== Exercise instructions ==
Set down exactly the lines of the listing below, please, beginning with the first and ending with the line that holds "from build123d import *".

== Supplied material ==
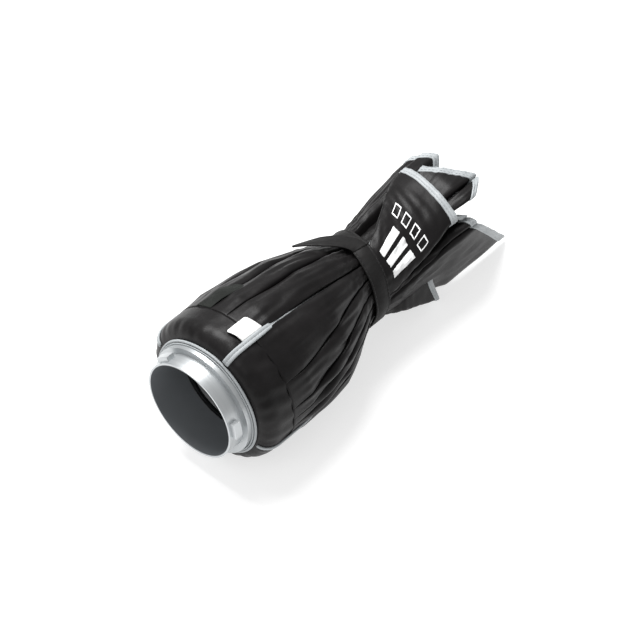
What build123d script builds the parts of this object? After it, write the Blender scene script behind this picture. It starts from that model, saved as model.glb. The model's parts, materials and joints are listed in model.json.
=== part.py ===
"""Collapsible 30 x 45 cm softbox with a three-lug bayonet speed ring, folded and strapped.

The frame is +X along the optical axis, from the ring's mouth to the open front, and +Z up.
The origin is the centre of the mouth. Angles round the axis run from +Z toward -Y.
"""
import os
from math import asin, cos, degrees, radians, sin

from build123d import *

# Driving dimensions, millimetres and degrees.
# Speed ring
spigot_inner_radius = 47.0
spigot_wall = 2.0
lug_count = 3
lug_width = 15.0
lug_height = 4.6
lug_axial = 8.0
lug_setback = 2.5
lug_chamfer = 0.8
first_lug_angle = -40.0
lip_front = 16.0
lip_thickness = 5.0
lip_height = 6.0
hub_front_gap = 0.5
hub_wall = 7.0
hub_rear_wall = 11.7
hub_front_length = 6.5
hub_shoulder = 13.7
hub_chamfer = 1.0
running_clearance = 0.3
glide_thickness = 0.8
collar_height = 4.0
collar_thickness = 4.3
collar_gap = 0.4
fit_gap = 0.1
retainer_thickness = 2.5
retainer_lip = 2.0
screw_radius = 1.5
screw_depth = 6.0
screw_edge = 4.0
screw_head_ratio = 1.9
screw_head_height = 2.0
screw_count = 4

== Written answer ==
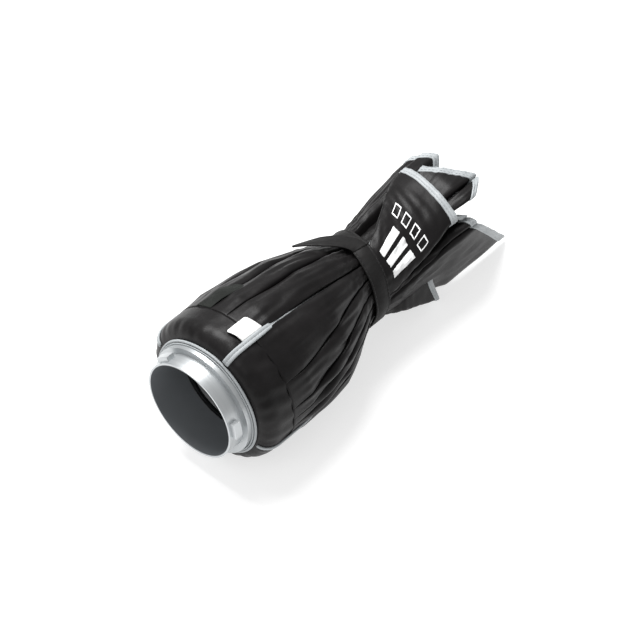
What build123d script builds the parts of this object? After it, write the Blender scene script behind this picture. It starts from that model, saved as model.glb. The model's parts, materials and joints are listed in model.json.
=== part.py ===
"""Collapsible 30 x 45 cm softbox with a three-lug bayonet speed ring, folded and strapped.

The frame is +X along the optical axis, from the ring's mouth to the open front, and +Z up.
The origin is the centre of the mouth. Angles round the axis run from +Z toward -Y.
"""
import os
from math import asin, cos, degrees, radians, sin

from build123d import *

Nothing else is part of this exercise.